Even in a dream job, performance suffers if wellbeing falls by the wayside due to increased pressure. "Effort and discipline are good and successful German virtues, but they alone will no longer take us forward", says Ilona Bürgel. Wellbeing and the ability to enjoy are, in her opinion, the answers to future productivity expectations. "Because a person who is feels well performs better than someone doing their favourite job. And because the ability to enjoy what we already have ensures motivation in difficult times."

3.)   "Hand back responsibility!"

Managers can empower people in the organisation with more personal responsibility, enabling them to improve their wellbeing and performance. Because employees need to internalise the fact that they are once again responsible for their own health and wellbeing. Many people are more than happy to pass the buck. "Work, the boss or customers cannot make us stressed", says Bürgel. It is much more about the way employees react to new challenges at work or to insufficient recognition. "They have forgotten how to take good care of themselves", says the expert. "Knowing and using one's own strengths; being proactive in the job, instead of waiting for motivation from the boss; greeting people first, rather than observing other people's omissions; and, above all, appreciating how good our working and living conditions are, leads to wellbeing, self-motivation and outstanding performance."

4.)   "Set an example!"

Healthy management has a role model function. Because managers that pay attention to their own health have a positive effect on the health of other staff. Furthermore, their behaviour can have a lasting effect on working procedures and teamwork. "People who don't 'walk the talk' lose credibility. Where managers struggle to ensure that employees take a reasonable lunch break, but don't do so themselves, this can damage the entire organisation."
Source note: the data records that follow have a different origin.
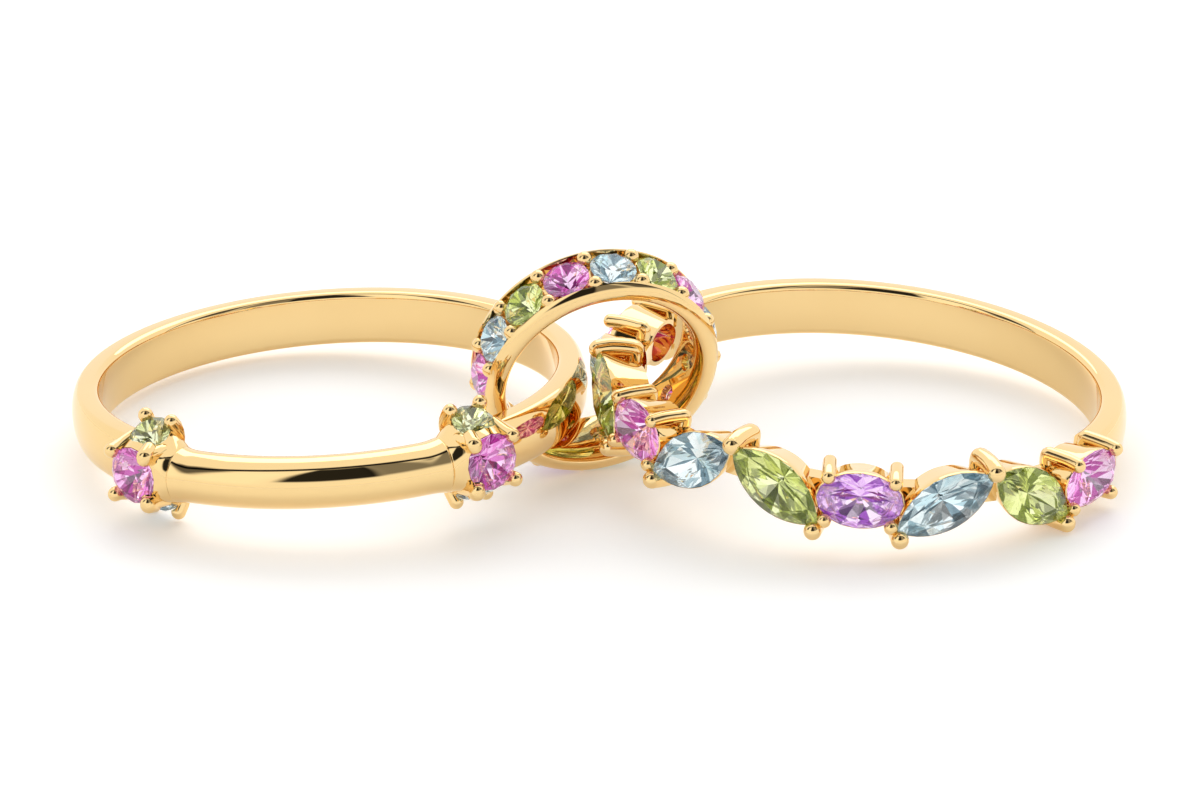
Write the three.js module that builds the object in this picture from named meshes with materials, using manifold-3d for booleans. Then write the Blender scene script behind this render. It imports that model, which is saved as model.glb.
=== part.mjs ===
// Two finger rings held together by a small gem-set link, in yellow gold.
// Millimetres, +Z up, resting on z = 0 under the middle of the whole jewel.
import * as THREE from "three";
import { ConvexGeometry } from "three/addons/geometries/ConvexGeometry.js";
import { mergeVertices } from "three/addons/utils/BufferGeometryUtils.js";
import Module from "manifold-3d";

const wasm = await Module();
wasm.setup();

// Plain shank, the same on both bands
const boreRadius = 8.65;
const bandThickness = 1.1;
const bandHeight = 2.1;
const bandSideFace = 0.8;
const bandEdgeDepth = 0.1;
const bandEdgeHeight = 0.3;
const bandShoulderHeight = 0.55;

// Clearance between a stone and its metal, and how many times as much there is below it
const seatGap = 0.05;
const keelRoom = 1.3;

// Stones: length and width of the girdle, height of the crown, depth of the pavilion
const cuts = {
  oval: { length: 3.2, width: 2.15, crown: 0.36, pavilion: 0.95, tips: 0.2 },
  marquise: { length: 4.1, width: 2.05, crown: 0.34, pavilion: 0.9, tips: 0.35 },
  face: { length: 2.15, width: 2.15, crown: 0.32, pavilion: 0.9, tips: 0 },
  side: { length: 1.7, width: 1.7, crown: 0.26, pavilion: 0.66, tips: 0 },
  link: { length: 1.76, width: 1.76, crown: 0.26, pavilion: 0.68, tips: 0 },
};
const girdleHeight = 0.06;
const tableShare = 0.56;

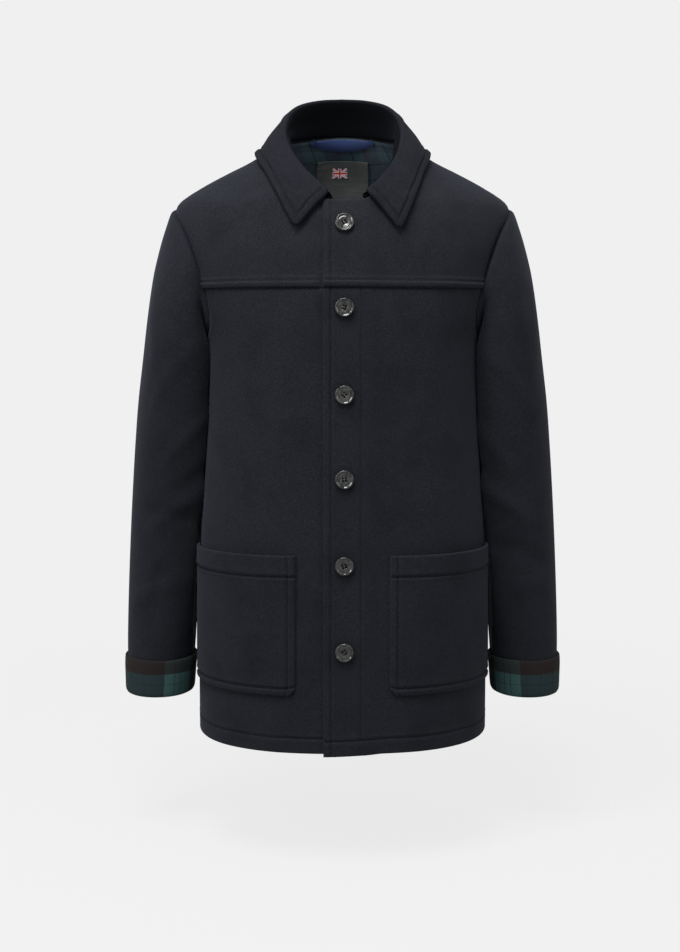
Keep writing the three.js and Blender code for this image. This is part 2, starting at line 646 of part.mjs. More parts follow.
function collarSection(side, t) {
  const place = neckPlace(side, t);
  const seam = onTrunk(side, place, -CLOTH / 2);
  const normal = normalOn(side, place);
  const along = onTrunk(side, neckPlace(side, Math.min(1, t + 0.01)))
    .sub(onTrunk(side, neckPlace(side, Math.max(0, t - 0.01))));
  const away = along.cross(normal).normalize();
  if (away.z < 0) away.negate();
  const middle = side * COLLAR_MIDDLE * smoothstep(t, 0.5, 1);
  const point = (kind) => new THREE.Vector3(
    side * (collarCurve[`${kind}X`](t) + middle),
    collarCurve[`${kind}Y`](t),
    collarCurve[`${kind}Z`](t),
  );
  const fold = point('fold');
  const edge = point('edge');
  const out = new THREE.Vector3(fold.x, fold.y - 5, 0).normalize();
  const start = seam.clone().addScaledVector(away, SEAM_GAP + 1.2);
  const low = start.clone().addScaledVector(away, 2.6);
  const rise = fold.distanceTo(low);
  const under = Math.min(4, 0.3 * rise);
  const controls = [
    start,
    low,
    low.clone().lerp(fold, 0.4),
    fold.clone().addScaledVector(out, -2.4).setZ(fold.z - under),
    fold,
    fold.clone().addScaledVector(out, 3.4).setZ(fold.z - 3.6),
    fold.clone().lerp(edge, 0.38).addScaledVector(out, 4),
    fold.clone().lerp(edge, 0.7).addScaledVector(out, 2.5),
    edge,
  ];
  const line = new THREE.CatmullRomCurve3(controls);
  const stops = [0, 0.1, 0.2, 0.33, 0.4, 0.46, 0.5, 0.55, 0.62, 0.7, 0.8, 0.9, 1];
  const fall = 0.6;
  return stops.map((s) => {
    const p = line.getPoint(s);
    return s > fall ? clearOfTrunk(p, COLLAR_CLOTH / 2 + 2.3, side) : p;
  });
}

function collar() {
  const half = [0, 0.0625, 0.125, 0.1875, 0.25, 0.3125, 0.375, 0.4375, 0.5, 0.583, 0.667, 0.75, 0.833, 0.9, 0.95, 1];
  const ends = [
    ...half.slice(1).reverse().map((t) => [RIGHT, t]),
    ...half.map((t) => [LEFT, t]),
  ];
  const grid = ends.map(([side, t]) => collarSection(side, t));
  const normals = gridNormals(grid, false);
  return wall(moved(grid, normals, COLLAR_CLOTH / 2), moved(grid, normals, -COLLAR_CLOTH / 2));
}

// Inside the back of the neck

const INSIDE = -CLOTH - SEAM_GAP;
const LINING_ROWS = 4;
const LINING_COLUMNS = 6;
const BOW = 1.2;               // what lies on the lining bridges its hollow by this much

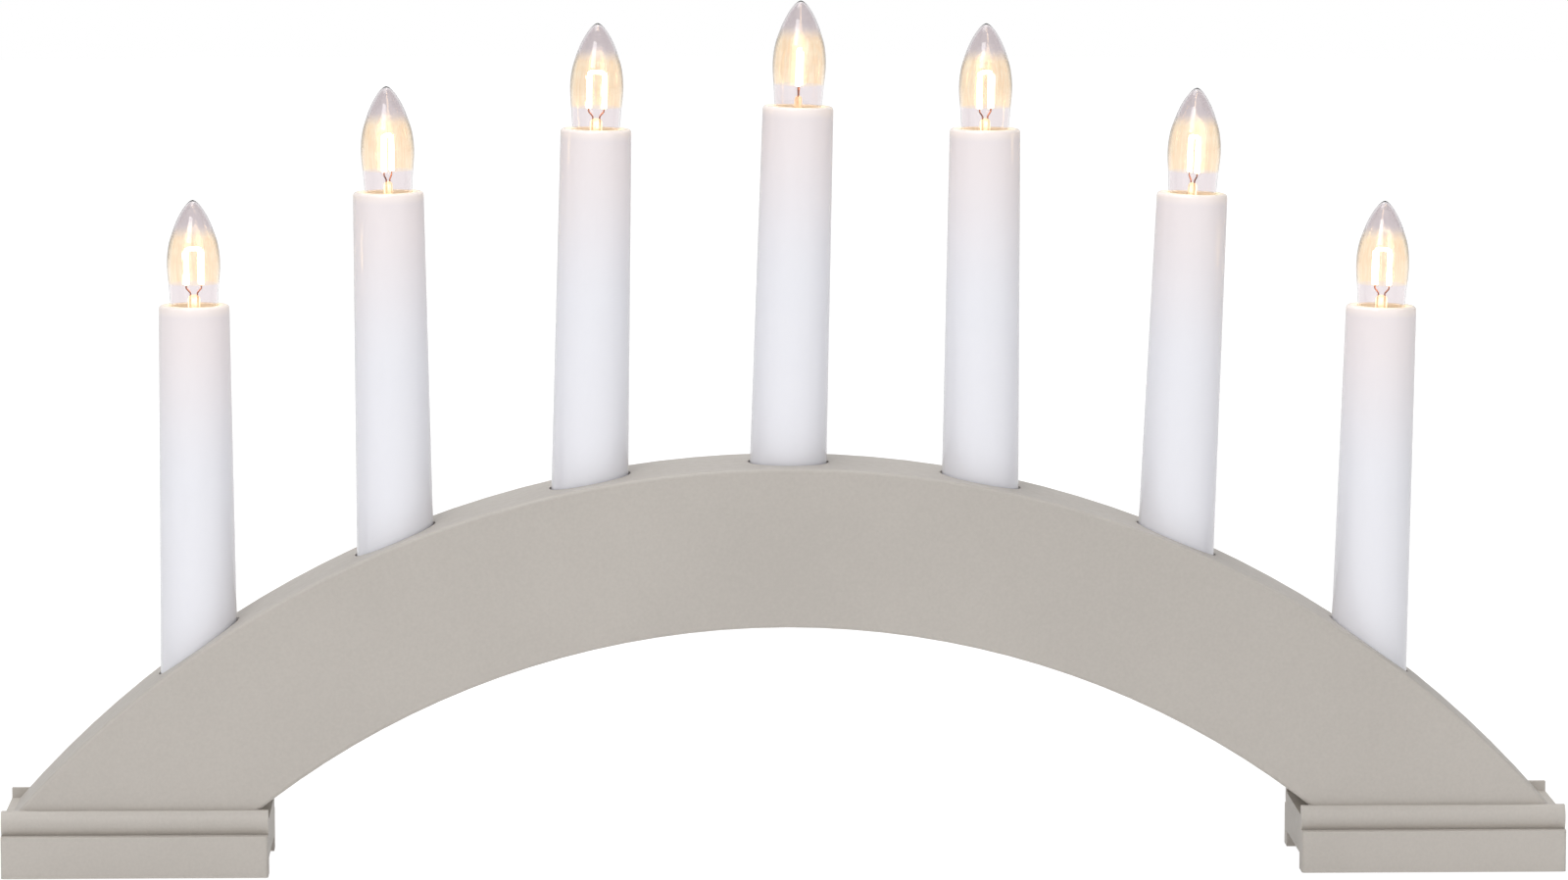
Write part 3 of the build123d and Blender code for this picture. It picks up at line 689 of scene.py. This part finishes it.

5.)   "Have a strategic approach!”

Ilona Bürgel knows that, "Things well-meant are not necessarily well done." The good intentions of many companies to do something for their employees often lead to a knee-jerk effect. "An anti-stress workshop here, an apple there, one year with initiatives, one without. Employees will recognise whether their employer takes the matter seriously and whether it changes corporate culture." She therefore recommends a strategic approach. "Start with a needs analysis so that you do the right thing for the right people. After the needs, it's necessary to define goals because there is a difference between you wanting to increase employee motivation or reduce the level of sickness. The goal then determines the individual initiatives."

6.)   "Don't make false economies!"

Price is often the deciding factor in awarding contracts, especially in tenders. "This can be at the expense of the quality of the health initiatives, because the cheapest provider may not be the one best suited to the organisation." According to the expert, companies are also happy to make use of free services, such as those offered by health insurance companies in the form of 'health days'. "But, as in all areas of business, you get what you pay for - in this case mostly standard basic services, where there may be variations in quality and where the personal commitment of the supplier is not always included. This is passed on to staff."

7.)   "Involve all sides at all times!"

"Irrespective of whether senior management is acquiring first-hand experience of day-to-day working conditions; involve the works council right from the initial deliberations about health management, let managers take ownership of particular actions and the employees themselves choose their favourites from all the recommendations made. Agreement is the magic formula that saves time, money and trouble." Ilona Bürgel therefore recommends involving all parties in planning and implementation. "Share tasks, look for partners in the teams. That way you not only share the work that is already falling on too few shoulders in HR and health management, but also increase motivation."